At the webinar website, the top line reads:
Husbands, This is for you! Would you like to sit under the instruction of the foremost voice on family life during the Puritan era?
There are a lot of people who really like material from the Puritan era. I’m not sure why that specific time period is so important – even more than other times for Christians. Maybe someone can clue me in. There is one thing I like about the Puritan era – I do like virtue names (Hope, Faith, hey, I just saw Modesty as a virtue name – can you imagine? ok, enough of that.)
Back to the webinar. There is a cost involved to listen to this webinar of how husbands ought to love their wives.
But is all of that teaching really good and godly?
Scott Brown says in his bio that he is very interested in the church and family: **
So, just what is he promoting for family? And is it good teaching?
Brown praises Puritan author William Gouge. He uses an excerpt from Gouge’s “classic work” (Brown’s words, not mine), Domestical Duties. Actually, if you look it up, there are a couple of variations to the title which I assume to be the same: Domestical Duties, Of Domestical Duties, and this old spelling, Domesticall Duties, all by William Gouge. Brown states:
“For years, William Gouge’s Domestical Duties has stood as the foremost Puritan treatment of Christian family life.” ~Brown
Joel R. Beeke and Scott Brown have rewritten Gouge’s works into modern language into three volumes. Here is the volume recommended in the webinar: Building a Godly Home, Vol. 2.
But if you want to go really old school, here’s an excerpt. (You can get the pdf of Domestical Duties at digitalpuritan.net.) Those who are fond of Old English (Ed, I’m looking at you) will have no problems understanding:
Fifthly, I may further add as a truth, which is too manifest by experience in all places, that among all other parties of whom the Holy Ghost requireth subjection, wives for the most part are most backward (see Treatise 3, Section 4) in yielding sub- jection to their husbands. But ye wives that fear God, be careful to your duty: and though it may seem somewhat contrary to the common course and practise of wives, yet follow not a multitude to do evil (Exo 23:2). Though it be harsh to corrupt na- ture, yet beat down that corruption: yea though your husbands be backward in their duties, yet be ye forward, and strive to go before them in yours: remembering what the Lord saith (Matt 5:46,47). If you love them which love you, what singular thing do ye? Yea remembering also what the Apostle saith, (1 Tim 2:14) The woman was first in the transgression (Gen 3:16), and first had her duty given unto her, and was made for the man, and not man for the woman (1 Cor 11:9).

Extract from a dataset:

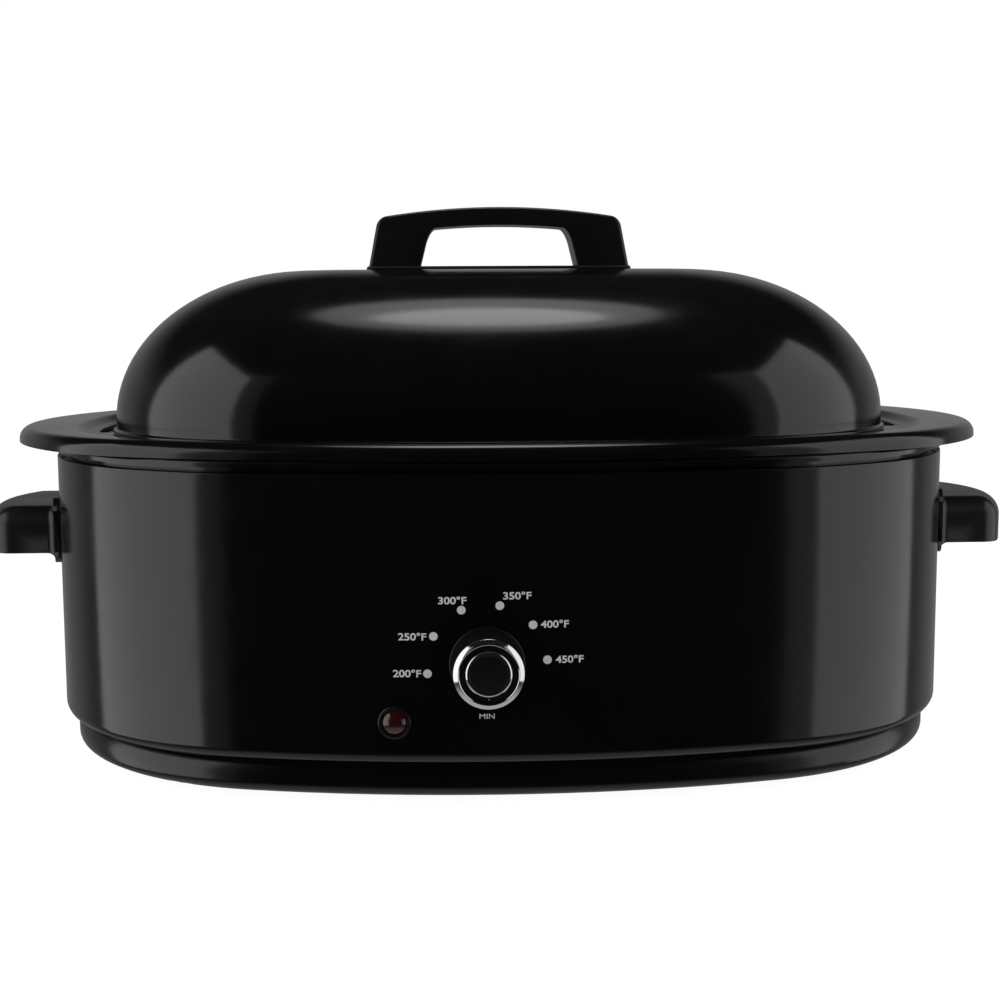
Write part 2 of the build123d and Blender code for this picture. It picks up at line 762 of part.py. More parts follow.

1. As an head is more eminent and excellent than the body, and placed above it, so is an husand [sic] to his wife.
Ok, I think you get the idea. But I’d like you to take a look at the following excerpt which was taken from the NCFIC e-mail pictured above.
Now think about this. When you are sending a mass e-mail to your subscribers, you want something that is profound, that reflects the message you want to portray, something that will draw people in and compel them to get on board, right? This is an appeal to get you to participate in the webinar (the one that costs $$ to listen to others’ interpretation of scripture).
Look carefully at this part of the e-mail. The first paragraph is from Brown, the 2nd is another excerpt from William Gouge’s Domestical Duties. Brown begins:
William Gouge casts a vision of spousal love that is unparalleled compared to the other literature I have read on the husband/wife relationship. He uses such beautiful language and imagery. In a section for the webinar this week we read of the depth of a husbands [sic] love, and how she should experience it.
“A wife then beholding gentleness and amiableness in her husband’s face, beholds it as the face of God, and as in a looking glass beholds the kindness and love of his heart, and so has her heart more firmly knit to him, and is moved to respect him more.”
Brown is talking about Gouge’s beautiful language and imagery in marriage – the depth of a husband’s love and how the wife should experience it. What kind of imagery? Is this Biblical? You tell me. Keep in mind this is a family-integrated church, predominantly homeschool families. I think you’ve got the picture. Ok, have at it.